Question

How can I find the derivative of the inverse of \[f(x) = {x^3} + x + 1\] at \[x = 11\] .

Answer 1

Hint: We will do the derivation of the given term and then we will put this value into the inverse of the function. On doing some simplification we get the required answer.

Formula Used:
If a function is represented as \[f\] then its inverse function will be written as \[{f^{ - 1}}\] .
If a variable \[x\] is independent in the function then it will become a dependent variable in its inverse function.
Let's say, \[y = f(x)\] .
Then we can say that the inverse of this function will become:
\[x = {f^{ - 1}}(y)\] .
Now, if we take the derivation of \[x\] with respect to \[y\] , \[\dfrac{{dx}}{{dy}}\] , then its inverse will become as following:
 \[\dfrac{1}{{\dfrac{{dy}}{{dx}}}}\] .
So, we can put this into Leibnitz inverse function in following manner:
\[({f^{ - 1}})'(y) = \dfrac{1}{{f'({f^{ - 1}}(y))}}\] , as the above iteration tells us that the inverse of a function is the reciprocal of that function.
General formula of the integration of \[{x^n}\] with respect to \[x\] is:
\[\dfrac{d}{{dx}}({x^n}) = n.{x^{n - 1}}.\]
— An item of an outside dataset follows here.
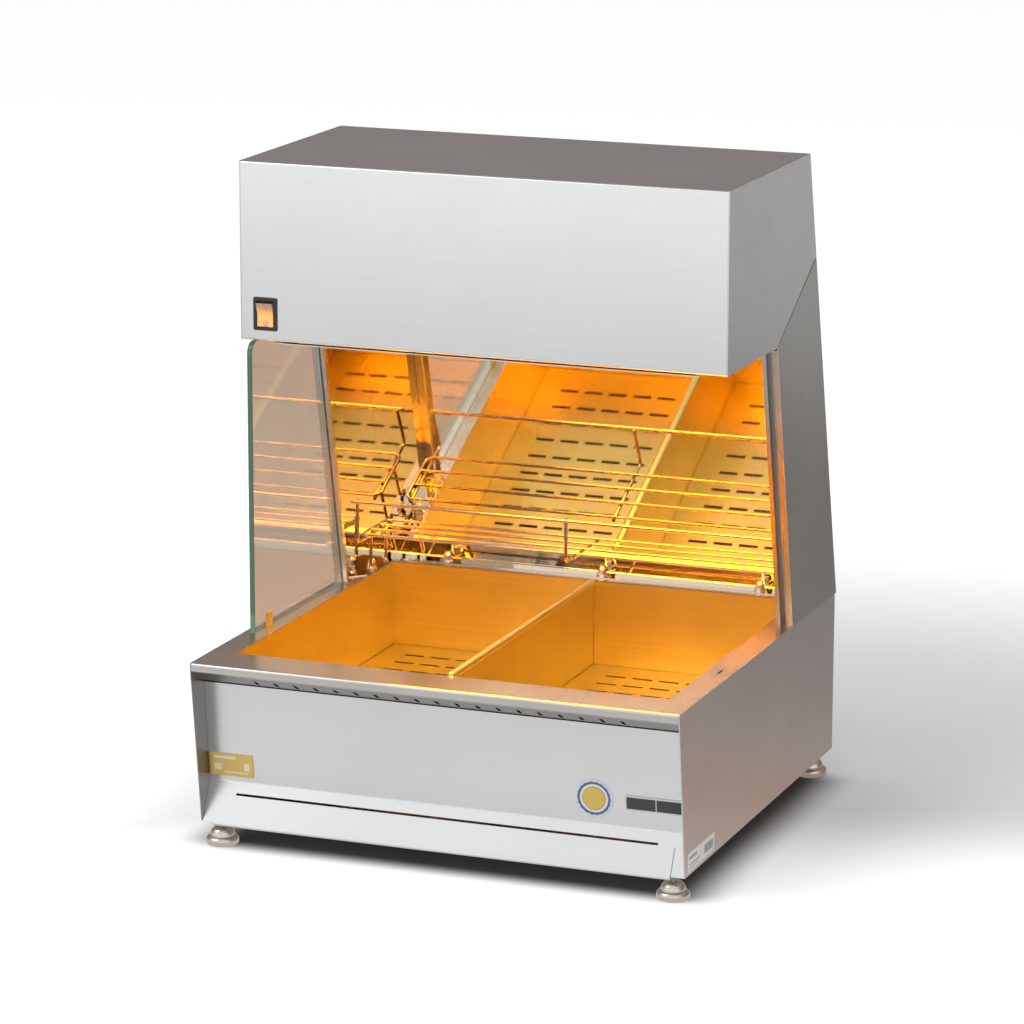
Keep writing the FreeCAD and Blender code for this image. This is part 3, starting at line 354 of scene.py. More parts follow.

Complete step by step answer:
Let say,
\[y = f(x) = {x^3} + x + 1\] .
So, we can say that:
\[x = {f^{ - 1}}(y)\] .
So, the derivation of the above function is:
\[\dfrac{{dy}}{{dx}} = f'(x) = 3{x^2} + 1.\]
So, using the trial and error, we can show that the value of \[f(2) = {2^3} + 2 + 1 = 11\] so that the inverse of it will be \[{f^{ - 1}}(11) = 2\] .
So, we can find the value of \[{f^{ - 1}}\] at the point \[2\] .
So, we can derive the following equation for the inverse function:
\[{\left( {({f^{ - 1}})'(11)} \right)_{x = 2}} = \dfrac{1}{{f'({x^3} + x + 1)}}\]
By doing the further simplification, we get:
\[{\left( {({f^{ - 1}})'(11)} \right)_{x = 2}} = \dfrac{1}{{3{x^2} + 1}}\]
On putting the values and we get,
\[ \Rightarrow {\left( {({f^{ - 1}})'(11)} \right)_{x = 2}} = \dfrac{1}{{3 \times {2^2} + 1}}\]
On simplify the term and we get
\[ \Rightarrow {\left( {({f^{ - 1}})'(11)} \right)_{x = 2}} = \dfrac{1}{{13}}\] .

So, the value of the derivative of the above question will be \[\dfrac{1}{{13}}\] .

Note: Points to remember: If we inverse any function then the value of the independent variable becomes the dependent variable in the inverse function.